HC Deb 30 November 1925 vol 188 cc1834-5W
Lieut.-Colonel HEADLAM

asked the Attorney-General whether he is aware that the effect of Part II. of the First Schedule to the Law of Property Act, 1925, is to vest on the 1st January, 1926, in the owners and assignees of mortgage sub-terms in leaseholds the outstanding nominal reversions, and that the result is to impose upon these owners and assignees personal liability for dilapidations from which hitherto they have been exempt; and whether, in view of the anxiety caused amongst small property holders, he will at once introduce a Bill to amend the Act by extending to such owners and assignees the protection and indemnity given by paragraph 1 of Part II. of such Schedule to the owners of the reversion?

The ATTORNEY-GENERAL

I am informed that it was always intended that the nominal leasehold reversions or head terms expectant on mortgage terms, acquired free from any right of redemption, whether on a sale by a mortgagee or by foreclosure or under the Limitation Acts, should vest in the owners of the mortgage terms.
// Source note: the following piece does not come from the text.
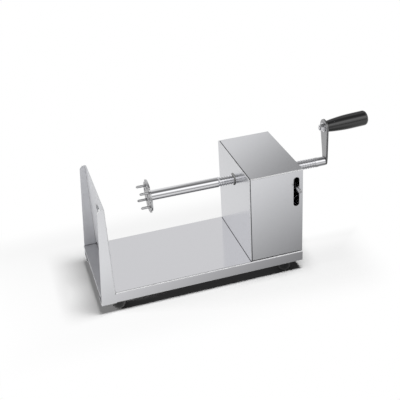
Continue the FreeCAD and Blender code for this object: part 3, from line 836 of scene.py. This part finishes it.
# %% Screws
head_height = 0.0024
head_radius = 0.0036
head_rise = 0.0014
head_flat = 0.0009
rim_break = 0.0001
plain_shank = 0.0006
shank_radius = 0.002
tip_break = 0.0004
fine_pitch = 0.0007
fine_depth = 0.00035
screw_steps = 32
cutter_lift = 0.0003
cutter_taper = 0.45


def cross_cutter(reach, half_width, depth):
    """A closed tapered cross that goes down Z from just above zero."""
    corners = []
    for quarter in range(4):
        turn = Matrix.Rotation(quarter * math.pi / 2, 3, "Z")
        corners += [turn @ Vector(corner) for corner in ((reach, -half_width, 0), (reach, half_width, 0),
                                                         (half_width, half_width, 0))]
    count = len(corners)
    top = [(corner.x, corner.y, -cutter_lift) for corner in corners]
    foot = [(cutter_taper * corner.x, cutter_taper * corner.y, depth) for corner in corners]
    faces = [(step, (step + 1) % count, count + (step + 1) % count, count + step) for step in range(count)]
    faces += [tuple(range(count)), tuple(range(2 * count - 1, count - 1, -1))]
    return finish_mesh("cross_cutter", top + foot, faces)


def cut_recess(mesh, reach=0.0019, half_width=0.00042, depth=0.0015):
    """The mesh with a cross recess cut down from its top at the origin."""
    body = bpy.data.objects.new("recess_body", mesh)
    tool = bpy.data.objects.new("recess_tool", cross_cutter(reach, half_width, depth))
    for thing in (body, tool):
        bpy.context.scene.collection.objects.link(thing)
    cut = body.modifiers.new("recess", "BOOLEAN")
    cut.operation = "DIFFERENCE"
    cut.solver = "EXACT"
    cut.object = tool
    bpy.context.view_layer.update()
    result = bpy.data.meshes.new_from_object(body.evaluated_get(bpy.context.evaluated_depsgraph_get()))
    result.shade_smooth()
    result.set_sharp_from_angle(angle=math.radians(smooth_limit))
    for thing in (body, tool):
        bpy.data.objects.remove(thing)
    return result


def dome(radius, rise, flat, count=6):
    """Outline of a domed head from its middle to its rim."""
    outline = [(0.0, 0.0), (0.0, flat)]
    for step in range(1, count + 1):
        angle = math.pi / 2 * step / count
        outline.append((rise * (1 - math.cos(angle)), flat + (radius - flat) * math.sin(angle)))
    return outline


def pan_screw(length):
    """A pan-head screw down Z, its head's top at the origin."""
    points, faces = [], []
    start, end = head_height + plain_shank, length - tip_break
    head = dome(head_radius, head_rise, head_flat)
    head += [(head_height - rim_break, head_radius), (head_height, head_radius - rim_break),
             (head_height, shank_radius), (start, shank_radius)]
    tip = [(end, shank_radius), (length, shank_radius - tip_break), (length, 0.0)]
    spin_into(points, faces, outline_rings(head, screw_steps), screw_steps)
    thread_into(points, faces, start, end, shank_radius, fine_pitch, fine_depth, screw_steps)
    spin_into(points, faces, outline_rings(tip, screw_steps), screw_steps)
    return cut_recess(finish_mesh("pan_screw", points, faces))


def loose_parts(node):
    """Lowest and highest corner of each separate solid of a node."""
    work = bmesh.new()
    work.from_mesh(nodes[node].data)
    bmesh.ops.remove_doubles(work, verts=work.verts, dist=weld_distance)
    left, parts = set(work.verts), []
    while left:
        front = [min(left, key=lambda vert: vert.co.to_tuple())]
        left.discard(front[0])
        found = []
        while front:
            vert = front.pop()
            found.append(vert.co.copy())
            for edge in vert.link_edges:
                other = edge.other_vert(vert)
                if other in left:
                    left.discard(other)
                    front.append(other)
        low = Vector([min(spot[axis] for spot in found) for axis in range(3)])
        high = Vector([max(spot[axis] for spot in found) for axis in range(3)])
        parts.append((low, high))
    work.free()
    return parts


def screw_places(node, down):
    """A matrix for each screw of a node, from its head along the axis that down gives."""
    places, down = [], Vector(down)
    axis = max(range(3), key=lambda index: abs(down[index]))
    for low, high in loose_parts(node):
        top = (low + high) / 2
        top[axis] = low[axis] if down[axis] > 0 else high[axis]
        places.append(facing(top, down))
    return places, (high - low)[axis]


screw_rows = {"blade_screws": (-1, 0, 0), "foot_screws": (0, 0, 1), "housing_screws": (0, 0, 1)}
for node, down in screw_rows.items():
    places, length = screw_places(node, down)
    piece = place_pieces(node + "_cross_head", pan_screw(length), places)
    stand_in(piece, node, "frame", fastener_steel)

# %% [markdown]
# ## Hexagon nuts
# A real nut is a hexagon whose corners are turned off at about thirty degrees, which leaves the curved
# arcs on its flats. The arcs come by themselves when each point's height follows its own radius, so
# a ring of many steps makes both the flats and the chamfer.

# %% Nuts
nut_steps = 72
nut_chamfer = math.tan(math.radians(30))
nut_smooth_limit = 20.0
seat_share = 0.475
entry_share = 0.12


def hexagon_reach(flats):
    """Radius of a hexagon across its flats as a function of the angle."""
    def reach(angle):
        beside = (angle + math.pi / 6) % (math.pi / 3) - math.pi / 6
        return flats / 2 / math.cos(beside)
    return reach


def hexagon_nut(flats, height, bore):
    """A chamfered nut up Z from the origin."""
    reach = hexagon_reach(flats)
    seat = seat_share * flats
    wall = []
    for end, sign in ((0.0, 1.0), (height, -1.0)):
        ring = []
        for x, y, _ in ring_points(0.0, reach, nut_steps):
            ring.append((x, y, end + sign * nut_chamfer * (math.hypot(x, y) - seat)))
        wall.append(ring)
    entry = entry_share * bore
    rings = [ring_points(entry, bore, nut_steps), ring_points(0.0, bore + entry, nut_steps),
             ring_points(0.0, seat, nut_steps), wall[0], wall[1], ring_points(height, seat, nut_steps),
             ring_points(height, bore + entry, nut_steps), ring_points(height - entry, bore, nut_steps),
             ring_points(entry, bore, nut_steps)]
    points, faces = [], []
    spin_into(points, faces, rings, nut_steps)
    return finish_mesh("hexagon_nut", points, faces, nut_smooth_limit)


nut_rows = {"blade_nuts": (1, 0, 0), "foot_nuts": (0, 0, 1), "housing_nuts": (0, 0, 1)}
nut_flats = 0.007
for node, up in nut_rows.items():
    places, height = screw_places(node, up)
    piece = place_pieces(node + "_chamfered", hexagon_nut(nut_flats, height, shank_radius), places)
    stand_in(piece, node, "frame", fastener_steel)

# %% [markdown]
# ## Crank fasteners
# The crank is drawn on to the screw by a countersunk screw, and the grip turns on a shoulder bolt whose
# head is sunk in the grip's end. Its tail is threaded and held by a nut on the arm's inner side.
# The bolt leans with the arm, and its line is the axis of the grip's own joint.

# %% Crank screw and grip bolt
crank_low, crank_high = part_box("crank_screw")
sink_radius = (crank_high.z - crank_low.z) / 2
crank_shank = 0.0025
bolt_radius = 0.003
bolt_head_radius = 0.006
bolt_head_height = 0.004
bolt_head_rise = 0.0016
bolt_head_flat = 0.0024
bolt_tail_thread = 0.0095
bolt_tip_break = 0.0006
bolt_pitch = 0.001
bolt_thread_depth = 0.0005
sink_rim = 0.0002


def countersunk_screw(length):
    """A flat-headed screw down Z with its head's face at the origin."""
    outline = [(0.0, 0.0), (0.0, sink_radius - sink_rim), (sink_rim, sink_radius),
               (spigot_length, crank_shank), (length, crank_shank), (length, 0.0)]
    points, faces = [], []
    spin_into(points, faces, outline_rings(outline, bar_steps), bar_steps)
    return cut_recess(finish_mesh("countersunk_screw", points, faces), reach=0.0026, half_width=0.0005)


crank_face = Vector((crank_high.x, (crank_low.y + crank_high.y) / 2, (crank_low.z + crank_high.z) / 2))
crank_screw = place_pieces("crank_screw_cross_head", countersunk_screw(crank_high.x - crank_low.x),
                           [facing(crank_face, (-1, 0, 0))])
stand_in(crank_screw, "crank_screw", "spindle", fastener_steel)

joints = {joint["name"]: joint for joint in frame["record"]["behaviour"]["joints"]}
grip_axis = Vector(joints["grip_spin"]["axis"]).normalized()
grip_spot = Vector(joints["grip_spin"]["pos_m"])


def along_grip(node):
    """Where a node of the grip's line starts and ends, measured from the joint along its axis."""
    reach = [(vertex.co - grip_spot).dot(grip_axis) for vertex in nodes[node].data.vertices]
    return min(reach), max(reach)


def shoulder_bolt(length):
    """The bolt down Z from the top of its head to its threaded tail."""
    tail_start, tail_end = length - bolt_tail_thread, length - bolt_tip_break
    head = dome(bolt_head_radius, bolt_head_rise, bolt_head_flat)
    head += [(bolt_head_height, bolt_head_radius), (bolt_head_height, bolt_radius),
             (tail_start, bolt_radius)]
    tip = [(tail_end, bolt_radius), (length, bolt_radius - bolt_tip_break), (length, 0.0)]
    points, faces = [], []
    spin_into(points, faces, outline_rings(head, bar_steps), bar_steps)
    thread_into(points, faces, tail_start, tail_end, bolt_radius, bolt_pitch, bolt_thread_depth,
                bar_steps)
    spin_into(points, faces, outline_rings(tip, bar_steps), bar_steps)
    mesh = finish_mesh("shoulder_bolt", points, faces)
    return cut_recess(mesh, reach=0.0030, half_width=0.0006, depth=0.0020)


tail, head = along_grip("grip_bolt")
bolt = place_pieces("grip_bolt_cross_head", shoulder_bolt(head - tail),
                    [facing(grip_spot + grip_axis * head, -grip_axis)])
stand_in(bolt, "grip_bolt", "spindle", fastener_steel)
nut_start, nut_end = along_grip("grip_nut")
arm_nut_flats = 0.010
arm_nut = place_pieces("grip_nut_chamfered", hexagon_nut(arm_nut_flats, nut_end - nut_start, bolt_radius),
                       [facing(grip_spot + grip_axis * nut_start, grip_axis)])
stand_in(arm_nut, "grip_nut", "spindle", fastener_steel)

# %% [markdown]
# ## Finish
# The dressed machine has to stay in the box of its frame.

# %% Finish
print("finished")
Not being the original lessees, their liability to the lessors is confined to breaches of covenant occurring while owners of the head terms. Independently of such vesting, the owners of the mortgage terms had, in fact, to perform the covenants to prevent a forfeiture of the head terms. The relief obtainable by owners of head terms under the Law of Property Act, 1925, s. 146, is, in every respect, as wide as that obtainable by owners of sub-terms, and is necessarily more direct. The anxiety suggested seems, therefore, to be unfounded. Any such owner can, however, prevent the head term vesting in him by transferring the sub-term to trustees for sale. No amendment is contemplated.